TAMPA — Much about the life and death of underworld kingpin Charlie Wall remains shrouded in mystery.
So why should his house, an Ybor City showpiece in its day, be any different?
The Hillsborough County property appraiser lists the date of construction as 1923, making the house 90 years old. But a review of other documents, including newspaper clippings and city directories, shows references to the 2,950-square-foot Sears Craftsman-style mansion as early as 1913.
If that’s the case, this landmark — designed by the same architectural team responsible for Old Tampa City Hall, Centro Asturiano, the Cuban Club, the Ritz Theater and the Tampa Yacht Club — turns 100 this year.
That’s a revelation to Tampa historians, as is the article from the Tampa Morning Tribune on May 10, 1923, noting that the home was designed by M. Leo Elliott and B. C. Bonfoey.
“Learning that alone is big news,” said Del Acosta, an architectural historian. “Leo Elliott is one of the best this city has ever seen.”
A man of Wall’s influence in Tampa might be expected to hire its top architects.
Wall was reputed to control the city’s illegal rackets for decades beginning in the early 1900s, fixing city, county and state elections along the way before his still-unsolved 1955 murder in the house at 1219 17th Ave.
According to the 1913 Tampa City Directory, Wall was living then at 1602 ½ Seventh Ave. Then the 1914 directory lists him as living in the new mansion, indicating he moved before its publication.
A social note published in the Tampa Morning Tribune on May 25, 1913, says construction of the Wall home was being rushed in anticipation of a busy rainy season.
Historian Acosta said official county records dating back that far are not always accurate; the property appraiser’s 1923 date could be the year an addition was built.
In fact, it might have been Wall’s bedroom, where his body was found.
Original architectural designs that would settle the question have not been located, but the bedroom juts out conspicuously from an otherwise symmetrical structure.
“That room in the back of the home looks like an add-on when you see it,” said Scott Deitche, who profiled Wall in his book “Cigar City Mafia” and has toured the home. “I don’t think the hallway floor and the room’s floor line up properly any more. Age seems to have exposed it as an addition.”
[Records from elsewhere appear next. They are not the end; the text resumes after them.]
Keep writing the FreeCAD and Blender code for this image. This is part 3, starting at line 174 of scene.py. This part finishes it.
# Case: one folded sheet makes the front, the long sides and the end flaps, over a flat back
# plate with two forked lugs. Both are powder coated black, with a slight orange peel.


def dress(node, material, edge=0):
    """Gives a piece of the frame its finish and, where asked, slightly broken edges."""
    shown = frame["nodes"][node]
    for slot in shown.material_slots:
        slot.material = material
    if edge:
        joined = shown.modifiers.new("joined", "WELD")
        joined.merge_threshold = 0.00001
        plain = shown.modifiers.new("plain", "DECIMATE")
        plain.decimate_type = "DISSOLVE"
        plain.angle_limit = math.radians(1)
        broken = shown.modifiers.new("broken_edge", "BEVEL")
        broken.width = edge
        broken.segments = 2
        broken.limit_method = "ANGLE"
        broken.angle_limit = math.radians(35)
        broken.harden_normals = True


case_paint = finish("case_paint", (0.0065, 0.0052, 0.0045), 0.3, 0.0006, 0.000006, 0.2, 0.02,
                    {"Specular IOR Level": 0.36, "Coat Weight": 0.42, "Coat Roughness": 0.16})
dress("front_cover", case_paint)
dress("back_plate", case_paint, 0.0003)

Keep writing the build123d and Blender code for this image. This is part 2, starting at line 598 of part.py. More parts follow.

The room is at the center of another mystery surrounding the house: that Wall built a steel passageway for safety, connecting the bedroom and the garage.
It is true that in June 1930, Wall was fired upon by would-be assassins as he stepped from his car in the driveway. Two bullet holes — one on the second step leading to the front porch and another in the front window — are still visible. He escaped with a flesh wound on his shoulder.
“That is when people believe he built his tunnel for precaution,” said Ace Atkins, who received a Pulitzer Prize nomination in 2000 as a reporter for the Tribune for a series of articles about Wall’s unsolved 1955 murder.
Atkins later wrote “The White Shadow,” a fictional account of the investigation of Wall’s murder.
Adding to the speculation: The bedroom has an exterior door, and it lines up directly with a spot some 10 yards away where cars still are parked on the property.
The construction of Interstate 4 divided Ybor City, and the Wall house is north of the highway. The current owner and occupant is Sharon Baker. Her grandmother, Alberta Williams, bought it in 1962. Baker knows of no passageway.
“We may never know,” Atkins said with a chuckle. “Typical Charlie to leave a mystery all these years later.”
Following Wall’s murder, the home remained vacant for two years.
“No one wanted to move into it,” Atkins said. “Remember, this was a brutal murder.”
Wall’s head was caved in with a baseball bat ,and his neck was sliced from ear to ear.
According to the 1957 Tampa City Directory, Fernando Gil moved into the home that year. He lived there with his wife Elvira for five years before selling it to Baker’s grandmother.
“Perhaps he tore down the tunnel,” Atkins said.
If so, it’s one of few alterations.
A century later, most of the original architecture remains intact, including a concrete hitching post for horses on the front sidewalk and the original spiked iron fence and gate.
“Over the years, we put vinyl siding up, but that’s it,” Baker said. “This house is beautiful. I wouldn’t want to change a thing.”
It might prove difficult to make changes anyway with the city of Tampa’s move in May to expand the Ybor City Historic District from Columbus Drive to 21st Avenue, encompassing the Wall home. This means changes to the exterior require permission from the Barrio Latino Commission.
“That particular structure was a reason why we were very excited about expanding the district,” said Dennis Fernandez, architectural review and historic preservation manager for Tampa. “That structure on its own is important to our history.”
Atkins was happy to learn the home is now protected.
“It’s just a fascinating home that should be celebrated for its importance to this city’s history.
“I can’t imagine the types of visitors to that house, from 1913 through Prohibition all the way up to 1955.